* _DATASET EXCERPT_:
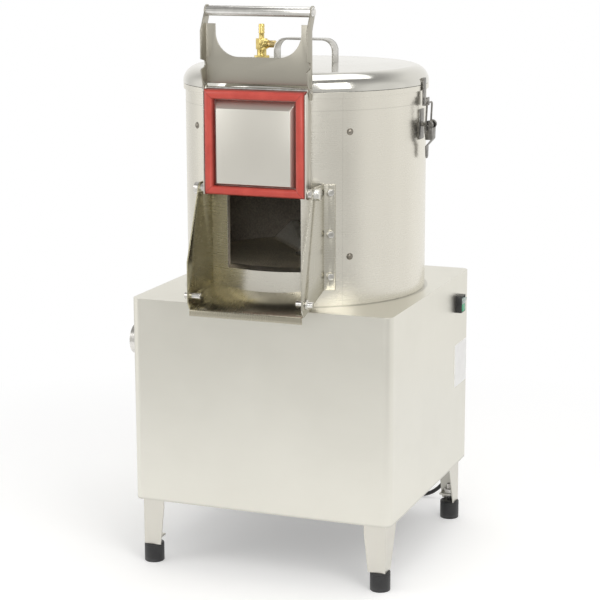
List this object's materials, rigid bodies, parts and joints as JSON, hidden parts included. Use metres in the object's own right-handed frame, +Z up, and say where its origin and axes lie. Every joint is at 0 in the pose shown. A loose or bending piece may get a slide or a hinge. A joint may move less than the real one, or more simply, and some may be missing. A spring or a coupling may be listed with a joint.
{
  "type": "potato_peeler_machine",
  "caption": "Free-standing catering potato peeler: round steel drum with lid, discharge chute and swing-up door on a square cabinet with belt drive",
  "frame": {"origin": "on the floor, midway between the four feet, under the drum's axis", "axes": "+Z up along the drum's axis, -Y to the front with the chute and the door, +X to the viewer's right when facing the chute"},
  "size_m": [0.5146, 0.6642, 0.9172],
  "materials": {
    "stainless": "warm satin stainless sheet, finely brushed",
    "bright_steel": "bright turned steel",
    "frame_steel": "dark grey painted steel",
    "cast_grey": "grey cast iron",
    "motor_paint": "grey-blue motor paint",
    "abrasive": "coarse bonded grit",
    "red_rubber": "soft red silicone",
    "black_rubber": "black rubber",
    "brass": "pale machined brass",
    "brass_dark": "machined brass",
    "black_plastic": "black moulded plastic",
    "green_plastic": "green moulded plastic",
    "plate_white": "blank white foil plate",
    "cord_sheath": "black flexible sheath"
  },
  "bodies": {
    "body": {"cabinet_shell": "stainless", "rear_cover": "stainless", "rear_cover_screws": "bright_steel", "leg_front_left": "stainless", "leg_front_right": "stainless", "leg_rear_left": "stainless", "leg_rear_right": "stainless", "rubber_feet": "black_rubber", "foot_bolts": "bright_steel", "base_frame": "frame_steel", "cross_beams": "frame_steel", "bearing_plate": "frame_steel", "sump_pan": "stainless", "drain_spout": "stainless", "drum_wall": "stainless", "abrasive_liner": "abrasive", "liner_screws": "bright_steel", "chute_side_left": "stainless", "chute_side_right": "stainless", "chute_tray": "stainless", "chute_bolts": "bright_steel", "latch_pins": "bright_steel", "door_pivot_bolts": "bright_steel", "door_pivot_bushes": "bright_steel", "lid_hinge_brackets": "stainless", "lid_hinge_pins": "bright_steel", "latch_base": "stainless", "shaft_seal": "black_rubber", "bearing_housing": "cast_grey", "shaft_bearings": "bright_steel", "drive_belt": "black_rubber", "motor": "motor_paint", "motor_bracket": "frame_steel", "switch_housing": "black_plastic", "rating_plate": "plate_white", "cable_gland": "black_plastic", "cord_run": "cord_sheath", "cord_coil": "cord_sheath", "mains_plug": "black_plastic"},
    "door": {"door_pan": "stainless", "door_plug": "stainless", "door_gasket": "red_rubber"},
    "lever_pivot": {"lever_rod": "bright_steel"},
    "lever": {"locking_lever": "stainless", "lever_handle_bar": "bright_steel"},
    "lid": {"lid_shell": "stainless", "lid_seal": "black_rubber", "lid_handle": "stainless", "lid_hinge_arms": "stainless", "latch_catch": "stainless", "valve_body": "brass"},
    "valve": {"valve_spindle": "brass_dark"},
    "latch": {"latch_lever": "stainless"},
    "bail": {"latch_bail": "bright_steel"},
    "rotor": {"peeling_disc": "abrasive", "disc_bolt": "bright_steel", "drive_shaft": "bright_steel", "driven_pulley": "cast_grey"},
    "motor_rotor": {"motor_pulley": "cast_grey"},
    "rocker": {"switch_rocker": "green_plastic"}
  },
  "joints": [
    {"name": "door_hinge", "type": "hinge", "parent": "body", "child": "door", "pos_m": [0, -0.2137, 0.6327], "axis": [1, 0, 0], "range_deg": [0, 180]},
    {"name": "lever_swing", "type": "hinge", "parent": "door", "child": "lever_pivot", "pos_m": [0, -0.2114, 0.7898], "axis": [1, 0, 0], "range_deg": [-120, 0]},
    {"name": "lever_hinge", "type": "hinge", "parent": "lever_pivot", "child": "lever", "pos_m": [0, -0.2114, 0.7898], "axis": [1, 0, 0], "range_deg": [0, 35]},
    {"name": "lid_hinge", "type": "hinge", "parent": "body", "child": "lid", "pos_m": [0, 0.209, 0.797], "axis": [-1, 0, 0], "range_deg": [0, 95]},
    {"name": "valve_turn", "type": "hinge", "parent": "lid", "child": "valve", "pos_m": [-0.092, 0.034, 0.841], "axis": [1, 0, 0], "range_deg": [0, 90]},
    {"name": "latch_hinge", "type": "hinge", "parent": "body", "child": "latch", "pos_m": [0.214, 0, 0.722], "axis": [0, -1, 0], "range_deg": [0, 150]},
    {"name": "bail_hinge", "type": "hinge", "parent": "latch", "child": "bail", "pos_m": [0.2095, 0, 0.714], "axis": [0, -1, 0], "range_deg": [-150, 0]},
    {"name": "disc_spin", "type": "hinge", "parent": "body", "child": "rotor", "pos_m": [0, 0, 0.3], "axis": [0, 0, 1], "continuous": true},
    {"name": "motor_spin", "type": "hinge", "parent": "body", "child": "motor_rotor", "pos_m": [0, 0.125, 0.17], "axis": [0, 0, 1], "continuous": true},
    {"name": "rocker_tilt", "type": "hinge", "parent": "body", "child": "rocker", "pos_m": [0.222, 0.146, 0.4], "axis": [0, -1, 0], "range_deg": [0, 12]}
  ],
  "couplings": [
    {"joint": "lever_swing", "follows": "door_hinge", "ratio": -0.665},
    {"joint": "bail_hinge", "follows": "latch_hinge", "ratio": -1},
    {"joint": "motor_spin", "follows": "disc_spin", "ratio": 3}
  ]
}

* _PROBLEM TO SOLVE_: Extract every line above exactly as it stands.

* _TASK ANSWER_:
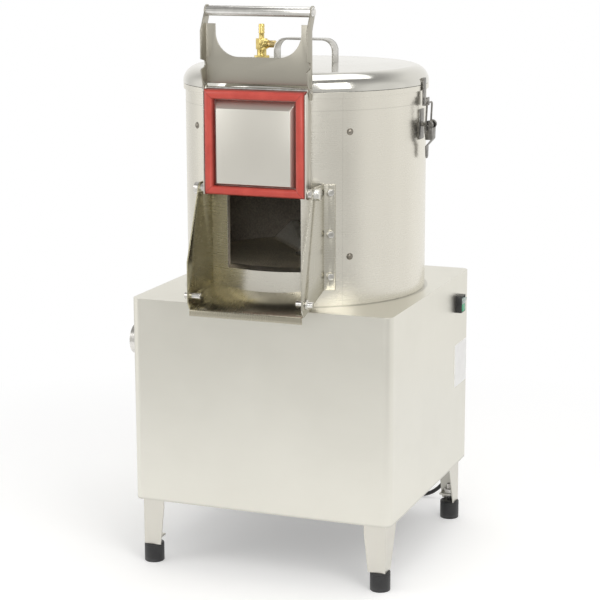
List this object's materials, rigid bodies, parts and joints as JSON, hidden parts included. Use metres in the object's own right-handed frame, +Z up, and say where its origin and axes lie. Every joint is at 0 in the pose shown. A loose or bending piece may get a slide or a hinge. A joint may move less than the real one, or more simply, and some may be missing. A spring or a coupling may be listed with a joint.
{
  "type": "potato_peeler_machine",
  "caption": "Free-standing catering potato peeler: round steel drum with lid, discharge chute and swing-up door on a square cabinet with belt drive",
  "frame": {"origin": "on the floor, midway between the four feet, under the drum's axis", "axes": "+Z up along the drum's axis, -Y to the front with the chute and the door, +X to the viewer's right when facing the chute"},
  "size_m": [0.5146, 0.6642, 0.9172],
  "materials": {
    "stainless": "warm satin stainless sheet, finely brushed",
    "bright_steel": "bright turned steel",
    "frame_steel": "dark grey painted steel",
    "cast_grey": "grey cast iron",
    "motor_paint": "grey-blue motor paint",
    "abrasive": "coarse bonded grit",
    "red_rubber": "soft red silicone",
    "black_rubber": "black rubber",
    "brass": "pale machined brass",
    "brass_dark": "machined brass",
    "black_plastic": "black moulded plastic",
    "green_plastic": "green moulded plastic",
    "plate_white": "blank white foil plate",
    "cord_sheath": "black flexible sheath"
  },
  "bodies": {
    "body": {"cabinet_shell": "stainless", "rear_cover": "stainless", "rear_cover_screws": "bright_steel", "leg_front_left": "stainless", "leg_front_right": "stainless", "leg_rear_left": "stainless", "leg_rear_right": "stainless", "rubber_feet": "black_rubber", "foot_bolts": "bright_steel", "base_frame": "frame_steel", "cross_beams": "frame_steel", "bearing_plate": "frame_steel", "sump_pan": "stainless", "drain_spout": "stainless", "drum_wall": "stainless", "abrasive_liner": "abrasive", "liner_screws": "bright_steel", "chute_side_left": "stainless", "chute_side_right": "stainless", "chute_tray": "stainless", "chute_bolts": "bright_steel", "latch_pins": "bright_steel", "door_pivot_bolts": "bright_steel", "door_pivot_bushes": "bright_steel", "lid_hinge_brackets": "stainless", "lid_hinge_pins": "bright_steel", "latch_base": "stainless", "shaft_seal": "black_rubber", "bearing_housing": "cast_grey", "shaft_bearings": "bright_steel", "drive_belt": "black_rubber", "motor": "motor_paint", "motor_bracket": "frame_steel", "switch_housing": "black_plastic", "rating_plate": "plate_white", "cable_gland": "black_plastic", "cord_run": "cord_sheath", "cord_coil": "cord_sheath", "mains_plug": "black_plastic"},
    "door": {"door_pan": "stainless", "door_plug": "stainless", "door_gasket": "red_rubber"},
    "lever_pivot": {"lever_rod": "bright_steel"},
    "lever": {"locking_lever": "stainless", "lever_handle_bar": "bright_steel"},
    "lid": {"lid_shell": "stainless", "lid_seal": "black_rubber", "lid_handle": "stainless", "lid_hinge_arms": "stainless", "latch_catch": "stainless", "valve_body": "brass"},
    "valve": {"valve_spindle": "brass_dark"},
    "latch": {"latch_lever": "stainless"},
    "bail": {"latch_bail": "bright_steel"},
    "rotor": {"peeling_disc": "abrasive", "disc_bolt": "bright_steel", "drive_shaft": "bright_steel", "driven_pulley": "cast_grey"},
    "motor_rotor": {"motor_pulley": "cast_grey"},
    "rocker": {"switch_rocker": "green_plastic"}
  },
  "joints": [
    {"name": "door_hinge", "type": "hinge", "parent": "body", "child": "door", "pos_m": [0, -0.2137, 0.6327], "axis": [1, 0, 0], "range_deg": [0, 180]},
    {"name": "lever_swing", "type": "hinge", "parent": "door", "child": "lever_pivot", "pos_m": [0, -0.2114, 0.7898], "axis": [1, 0, 0], "range_deg": [-120, 0]},
    {"name": "lever_hinge", "type": "hinge", "parent": "lever_pivot", "child": "lever", "pos_m": [0, -0.2114, 0.7898], "axis": [1, 0, 0], "range_deg": [0, 35]},
    {"name": "lid_hinge", "type": "hinge", "parent": "body", "child": "lid", "pos_m": [0, 0.209, 0.797], "axis": [-1, 0, 0], "range_deg": [0, 95]},
    {"name": "valve_turn", "type": "hinge", "parent": "lid", "child": "valve", "pos_m": [-0.092, 0.034, 0.841], "axis": [1, 0, 0], "range_deg": [0, 90]},
    {"name": "latch_hinge", "type": "hinge", "parent": "body", "child": "latch", "pos_m": [0.214, 0, 0.722], "axis": [0, -1, 0], "range_deg": [0, 150]},
    {"name": "bail_hinge", "type": "hinge", "parent": "latch", "child": "bail", "pos_m": [0.2095, 0, 0.714], "axis": [0, -1, 0], "range_deg": [-150, 0]},
    {"name": "disc_spin", "type": "hinge", "parent": "body", "child": "rotor", "pos_m": [0, 0, 0.3], "axis": [0, 0, 1], "continuous": true},
    {"name": "motor_spin", "type": "hinge", "parent": "body", "child": "motor_rotor", "pos_m": [0, 0.125, 0.17], "axis": [0, 0, 1], "continuous": true},
    {"name": "rocker_tilt", "type": "hinge", "parent": "body", "child": "rocker", "pos_m": [0.222, 0.146, 0.4], "axis": [0, -1, 0], "range_deg": [0, 12]}
  ],
  "couplings": [
    {"joint": "lever_swing", "follows": "door_hinge", "ratio": -0.665},
    {"joint": "bail_hinge", "follows": "latch_hinge", "ratio": -1},
    {"joint": "motor_spin", "follows": "disc_spin", "ratio": 3}
  ]
}